◆ **Your goal**
Below are entries. Reproduce exactly the lines between the line holding "What three.js and" and the line holding "Reconstruct the object", inclusive, and only those.

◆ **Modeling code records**
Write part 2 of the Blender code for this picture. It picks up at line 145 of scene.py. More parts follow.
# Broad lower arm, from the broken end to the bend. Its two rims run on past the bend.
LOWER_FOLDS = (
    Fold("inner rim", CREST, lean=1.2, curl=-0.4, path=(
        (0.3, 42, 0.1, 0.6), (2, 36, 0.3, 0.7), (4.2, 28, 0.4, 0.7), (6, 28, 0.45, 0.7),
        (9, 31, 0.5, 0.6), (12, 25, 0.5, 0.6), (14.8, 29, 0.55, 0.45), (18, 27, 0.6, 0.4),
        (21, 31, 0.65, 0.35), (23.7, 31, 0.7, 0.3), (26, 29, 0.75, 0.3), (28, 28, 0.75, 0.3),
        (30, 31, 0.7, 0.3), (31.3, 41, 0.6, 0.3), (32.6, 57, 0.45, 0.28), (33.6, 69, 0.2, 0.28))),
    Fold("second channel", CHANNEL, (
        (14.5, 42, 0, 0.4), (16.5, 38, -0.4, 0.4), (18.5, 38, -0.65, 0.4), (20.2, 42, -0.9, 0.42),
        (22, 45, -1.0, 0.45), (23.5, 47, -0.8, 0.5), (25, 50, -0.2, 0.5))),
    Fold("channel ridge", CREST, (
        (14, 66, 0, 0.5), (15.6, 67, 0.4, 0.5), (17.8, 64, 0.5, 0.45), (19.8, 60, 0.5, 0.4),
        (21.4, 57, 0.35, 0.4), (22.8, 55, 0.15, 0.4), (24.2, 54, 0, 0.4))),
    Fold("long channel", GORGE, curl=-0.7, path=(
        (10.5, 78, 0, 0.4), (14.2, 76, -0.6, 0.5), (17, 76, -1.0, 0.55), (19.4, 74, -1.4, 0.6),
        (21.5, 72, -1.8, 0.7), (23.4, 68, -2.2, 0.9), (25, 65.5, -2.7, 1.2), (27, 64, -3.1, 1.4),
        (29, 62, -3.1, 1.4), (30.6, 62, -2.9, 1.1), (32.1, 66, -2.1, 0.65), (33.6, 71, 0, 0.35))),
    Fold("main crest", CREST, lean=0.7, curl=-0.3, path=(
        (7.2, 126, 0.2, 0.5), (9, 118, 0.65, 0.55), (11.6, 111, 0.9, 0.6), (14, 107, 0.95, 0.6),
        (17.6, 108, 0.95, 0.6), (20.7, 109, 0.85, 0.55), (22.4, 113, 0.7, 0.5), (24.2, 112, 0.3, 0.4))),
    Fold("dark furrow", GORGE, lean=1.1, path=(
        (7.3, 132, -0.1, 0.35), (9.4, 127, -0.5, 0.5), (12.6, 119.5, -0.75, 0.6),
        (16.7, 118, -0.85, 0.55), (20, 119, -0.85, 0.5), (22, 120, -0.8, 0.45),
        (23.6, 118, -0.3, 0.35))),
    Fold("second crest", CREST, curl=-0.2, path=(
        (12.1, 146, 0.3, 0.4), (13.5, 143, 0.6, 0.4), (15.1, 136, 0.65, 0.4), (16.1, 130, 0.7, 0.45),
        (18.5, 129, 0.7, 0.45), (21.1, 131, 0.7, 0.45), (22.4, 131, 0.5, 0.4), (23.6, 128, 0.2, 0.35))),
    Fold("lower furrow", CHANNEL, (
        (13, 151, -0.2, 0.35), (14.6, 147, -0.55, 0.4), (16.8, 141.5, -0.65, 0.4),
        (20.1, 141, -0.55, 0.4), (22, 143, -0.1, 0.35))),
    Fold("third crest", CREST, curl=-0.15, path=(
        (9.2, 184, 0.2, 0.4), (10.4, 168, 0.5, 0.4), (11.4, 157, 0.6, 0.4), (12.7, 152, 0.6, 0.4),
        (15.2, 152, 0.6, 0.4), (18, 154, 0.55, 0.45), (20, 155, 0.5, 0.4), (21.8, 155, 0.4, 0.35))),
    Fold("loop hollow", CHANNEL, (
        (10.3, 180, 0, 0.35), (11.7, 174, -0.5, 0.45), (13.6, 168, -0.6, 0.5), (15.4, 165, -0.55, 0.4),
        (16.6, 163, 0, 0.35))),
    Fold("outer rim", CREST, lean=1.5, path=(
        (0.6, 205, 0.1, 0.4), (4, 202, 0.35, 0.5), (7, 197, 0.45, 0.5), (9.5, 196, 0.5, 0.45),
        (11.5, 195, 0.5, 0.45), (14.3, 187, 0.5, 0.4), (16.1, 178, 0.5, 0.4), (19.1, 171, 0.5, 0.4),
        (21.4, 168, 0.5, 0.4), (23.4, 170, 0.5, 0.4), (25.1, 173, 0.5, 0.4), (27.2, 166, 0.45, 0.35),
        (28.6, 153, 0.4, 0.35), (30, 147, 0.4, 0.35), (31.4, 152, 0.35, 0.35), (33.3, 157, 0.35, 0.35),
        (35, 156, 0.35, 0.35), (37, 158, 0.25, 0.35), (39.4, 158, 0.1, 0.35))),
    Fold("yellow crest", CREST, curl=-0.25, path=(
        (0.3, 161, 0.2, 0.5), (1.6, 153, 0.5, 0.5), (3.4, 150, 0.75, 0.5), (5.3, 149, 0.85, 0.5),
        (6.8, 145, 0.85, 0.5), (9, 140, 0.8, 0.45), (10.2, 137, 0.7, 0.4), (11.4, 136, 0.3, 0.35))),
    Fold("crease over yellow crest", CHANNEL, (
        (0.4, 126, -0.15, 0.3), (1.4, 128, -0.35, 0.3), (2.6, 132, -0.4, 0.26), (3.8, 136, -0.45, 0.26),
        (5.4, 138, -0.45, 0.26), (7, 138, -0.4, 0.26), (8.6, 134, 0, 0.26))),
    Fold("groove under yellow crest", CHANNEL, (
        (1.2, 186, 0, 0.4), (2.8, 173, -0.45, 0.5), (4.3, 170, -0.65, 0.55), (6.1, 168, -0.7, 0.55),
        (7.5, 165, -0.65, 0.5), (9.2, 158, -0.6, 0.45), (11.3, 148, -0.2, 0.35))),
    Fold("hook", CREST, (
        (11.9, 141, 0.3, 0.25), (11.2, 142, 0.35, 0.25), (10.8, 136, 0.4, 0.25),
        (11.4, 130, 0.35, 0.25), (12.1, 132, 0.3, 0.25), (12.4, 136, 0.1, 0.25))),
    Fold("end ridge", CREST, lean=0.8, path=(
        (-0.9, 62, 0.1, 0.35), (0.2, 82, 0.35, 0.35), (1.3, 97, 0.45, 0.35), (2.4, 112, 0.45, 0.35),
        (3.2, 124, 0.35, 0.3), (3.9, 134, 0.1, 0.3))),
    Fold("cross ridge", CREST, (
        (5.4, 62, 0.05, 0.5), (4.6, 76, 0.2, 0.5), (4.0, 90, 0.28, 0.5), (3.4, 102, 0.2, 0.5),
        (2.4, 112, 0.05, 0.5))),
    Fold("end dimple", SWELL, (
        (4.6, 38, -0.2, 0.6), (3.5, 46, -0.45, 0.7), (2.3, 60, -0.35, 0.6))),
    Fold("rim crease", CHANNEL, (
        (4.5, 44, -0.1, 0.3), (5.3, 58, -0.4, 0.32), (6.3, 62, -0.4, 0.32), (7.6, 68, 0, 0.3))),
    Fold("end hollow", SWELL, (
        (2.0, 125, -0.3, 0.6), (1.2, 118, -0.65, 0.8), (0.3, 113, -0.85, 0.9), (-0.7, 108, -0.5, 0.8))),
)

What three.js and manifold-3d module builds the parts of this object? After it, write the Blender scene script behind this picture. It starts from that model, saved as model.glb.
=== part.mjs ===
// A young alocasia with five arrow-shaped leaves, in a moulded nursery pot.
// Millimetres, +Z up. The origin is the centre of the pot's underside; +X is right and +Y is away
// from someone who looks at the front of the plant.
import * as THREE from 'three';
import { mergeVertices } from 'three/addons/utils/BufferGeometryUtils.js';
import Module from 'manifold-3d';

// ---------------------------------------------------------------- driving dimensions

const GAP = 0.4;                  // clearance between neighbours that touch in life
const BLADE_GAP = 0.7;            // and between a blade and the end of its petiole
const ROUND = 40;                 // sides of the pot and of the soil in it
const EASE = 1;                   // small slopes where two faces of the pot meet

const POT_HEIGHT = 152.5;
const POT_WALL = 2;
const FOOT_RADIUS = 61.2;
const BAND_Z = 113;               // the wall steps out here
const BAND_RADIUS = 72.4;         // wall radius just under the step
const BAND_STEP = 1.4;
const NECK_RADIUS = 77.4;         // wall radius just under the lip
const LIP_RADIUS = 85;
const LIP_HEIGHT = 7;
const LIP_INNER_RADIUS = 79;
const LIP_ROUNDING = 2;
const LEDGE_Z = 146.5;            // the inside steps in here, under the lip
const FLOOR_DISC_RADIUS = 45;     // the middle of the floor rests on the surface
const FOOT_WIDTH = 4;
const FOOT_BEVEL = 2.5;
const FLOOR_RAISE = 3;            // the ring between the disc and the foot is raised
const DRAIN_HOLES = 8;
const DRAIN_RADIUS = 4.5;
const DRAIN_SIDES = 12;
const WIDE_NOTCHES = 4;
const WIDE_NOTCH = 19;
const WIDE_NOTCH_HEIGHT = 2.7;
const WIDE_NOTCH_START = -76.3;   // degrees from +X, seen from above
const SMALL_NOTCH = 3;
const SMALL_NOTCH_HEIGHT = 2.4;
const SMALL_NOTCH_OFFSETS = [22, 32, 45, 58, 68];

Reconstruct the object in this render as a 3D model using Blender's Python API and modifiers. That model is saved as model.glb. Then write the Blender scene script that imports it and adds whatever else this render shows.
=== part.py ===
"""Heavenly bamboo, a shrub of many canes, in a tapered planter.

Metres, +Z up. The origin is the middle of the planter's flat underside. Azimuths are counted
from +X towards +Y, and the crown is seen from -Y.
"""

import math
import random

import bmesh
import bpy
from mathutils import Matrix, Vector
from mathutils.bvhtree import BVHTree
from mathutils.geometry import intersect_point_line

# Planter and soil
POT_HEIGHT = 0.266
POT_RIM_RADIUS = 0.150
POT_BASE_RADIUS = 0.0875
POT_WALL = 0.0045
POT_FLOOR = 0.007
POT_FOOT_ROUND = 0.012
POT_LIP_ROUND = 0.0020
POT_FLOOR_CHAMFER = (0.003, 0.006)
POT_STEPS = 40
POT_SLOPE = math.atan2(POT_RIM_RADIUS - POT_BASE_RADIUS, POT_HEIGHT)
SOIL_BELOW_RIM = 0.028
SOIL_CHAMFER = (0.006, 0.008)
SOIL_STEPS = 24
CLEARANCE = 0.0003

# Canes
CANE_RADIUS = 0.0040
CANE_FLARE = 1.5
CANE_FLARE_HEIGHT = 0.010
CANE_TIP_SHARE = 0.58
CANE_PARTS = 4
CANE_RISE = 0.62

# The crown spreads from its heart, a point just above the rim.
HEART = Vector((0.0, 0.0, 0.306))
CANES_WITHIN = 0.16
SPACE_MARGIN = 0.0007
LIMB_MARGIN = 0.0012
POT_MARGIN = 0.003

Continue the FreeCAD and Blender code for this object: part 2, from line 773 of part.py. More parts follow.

◆ **Solution below**
What three.js and manifold-3d module builds the parts of this object? After it, write the Blender scene script behind this picture. It starts from that model, saved as model.glb.
=== part.mjs ===
// A young alocasia with five arrow-shaped leaves, in a moulded nursery pot.
// Millimetres, +Z up. The origin is the centre of the pot's underside; +X is right and +Y is away
// from someone who looks at the front of the plant.
import * as THREE from 'three';
import { mergeVertices } from 'three/addons/utils/BufferGeometryUtils.js';
import Module from 'manifold-3d';

// ---------------------------------------------------------------- driving dimensions

const GAP = 0.4;                  // clearance between neighbours that touch in life
const BLADE_GAP = 0.7;            // and between a blade and the end of its petiole
const ROUND = 40;                 // sides of the pot and of the soil in it
const EASE = 1;                   // small slopes where two faces of the pot meet

const POT_HEIGHT = 152.5;
const POT_WALL = 2;
const FOOT_RADIUS = 61.2;
const BAND_Z = 113;               // the wall steps out here
const BAND_RADIUS = 72.4;         // wall radius just under the step
const BAND_STEP = 1.4;
const NECK_RADIUS = 77.4;         // wall radius just under the lip
const LIP_RADIUS = 85;
const LIP_HEIGHT = 7;
const LIP_INNER_RADIUS = 79;
const LIP_ROUNDING = 2;
const LEDGE_Z = 146.5;            // the inside steps in here, under the lip
const FLOOR_DISC_RADIUS = 45;     // the middle of the floor rests on the surface
const FOOT_WIDTH = 4;
const FOOT_BEVEL = 2.5;
const FLOOR_RAISE = 3;            // the ring between the disc and the foot is raised
const DRAIN_HOLES = 8;
const DRAIN_RADIUS = 4.5;
const DRAIN_SIDES = 12;
const WIDE_NOTCHES = 4;
const WIDE_NOTCH = 19;
const WIDE_NOTCH_HEIGHT = 2.7;
const WIDE_NOTCH_START = -76.3;   // degrees from +X, seen from above
const SMALL_NOTCH = 3;
const SMALL_NOTCH_HEIGHT = 2.4;
const SMALL_NOTCH_OFFSETS = [22, 32, 45, 58, 68];

Reconstruct the object in this render as a 3D model using Blender's Python API and modifiers. That model is saved as model.glb. Then write the Blender scene script that imports it and adds whatever else this render shows.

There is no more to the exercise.